This short book was packed with interesting information about Vlad Dracula, the real man who inspired Bram Stoker's vampire novel.
Reading about the life of this real Dracula, if I had to choose between the two, I'd take the vampire over this real life tyrant.
Vlad Dracula was the son of Vlad Dracul senior and was "Dracula" which means "little dragon" or more appropriately, "little devil", except there was nothing little about the monstrosities Vlad Dracula committed against friend and foe alike. Who was friend or foe depended on who Dracula believed would help him attain and keep power. These would switch back and forth fairly rapidly.
He came by this philosophy honestly. When his father was in power, the area that later became known as Romania in Transylvania was wedged between the Holy Roman Empire and the Ottoman Empire. As a last ditch effort to stay in power, Vlad Senior sent Vlad Jr. and his brother Rudi to the Sultan of the Ottomans as prisoners in exchange for his help to fight the Western Europeans.

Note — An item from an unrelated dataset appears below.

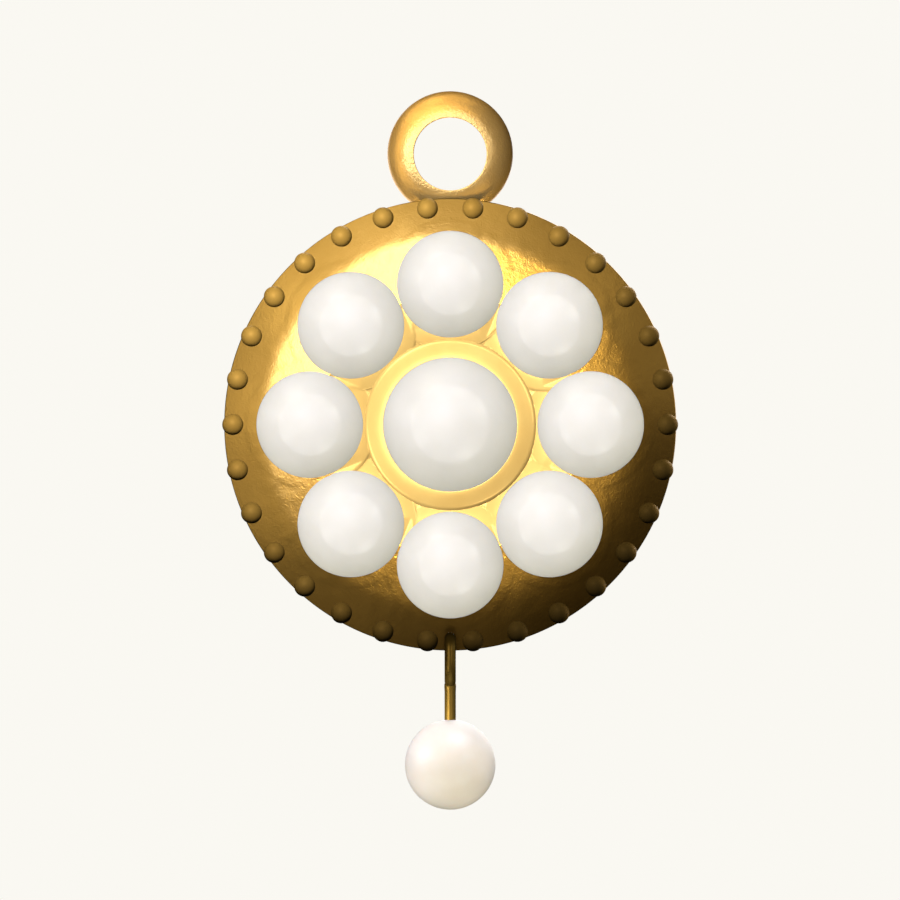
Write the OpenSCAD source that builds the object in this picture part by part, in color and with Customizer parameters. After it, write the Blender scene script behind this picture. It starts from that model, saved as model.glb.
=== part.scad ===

Vlad and Rudi spent several years in prison with the Ottomans. After Vlad's release he returned home under the promise he would help the Sultan's cause in bringing Transylvania under Ottoman rule. Vlad did not keep his promise. This was a habit with him.
After the death of his father, Vlad Dracula took over, at times fighting the Ottomans, which included his brother who chose to stay with the Ottomans, killing other brothers and former friends. Other times he fought with the Ottomans against the soldiers of western Europe. It all depended on who would help him stay in power.
He was also vengeful. The ruling class in Transylvania, the Boyers, were responsible for killing his father. He invited them to a feast after which he had them all impaled and their bodies left to rot on stakes. This was called The Forest of the Impaled. There is a wooden engraving showing Vlad eating a meal among this horrible forest.
As for the older men, the women and children, he forced them to climb a mountain and build a castle, called Castle Dracula, which can still be seen today and has probably been used in horror movies. These builders were literally worked to death and the trail to the mountain top where the castle resides is paved with the skeletons of the builders.
Furthermore he created a severe police state where even minor infractions were punished by death. Whole villages were murdered in Vlad's determination to maintain control. His subjects feared him more than they feared the Turks.
Vlad seemed not only to be capable of heartless, violent pragmatism, he was also sadistic. It was not enough to make his victims die. He enjoyed watching them suffer as they died slowly.
Some historians say Vlad Dracula killed as many people as the Bubonic plague which also ravished Europe around the same time. While that may be an exaggeration, it is estimated that his death toll may have approached a hundred thousand or more.
And his reign only lasted seven years. Eventually, Dracula was overpowered by soldiers of the Roman Empire, killed and beheaded. His truncated body is buried beneath the floor of the Comana Monastery, surrounded by swampland in Romania.
While this book can seem gruesome, it provides and interesting an informative account of life in middle Europe during the 15th century. While life during these unsettling times was violent and cruel by any account, still Vlad took it to a whole other level that turned him into a nefarious legend and, an inspiration for many vampire legends.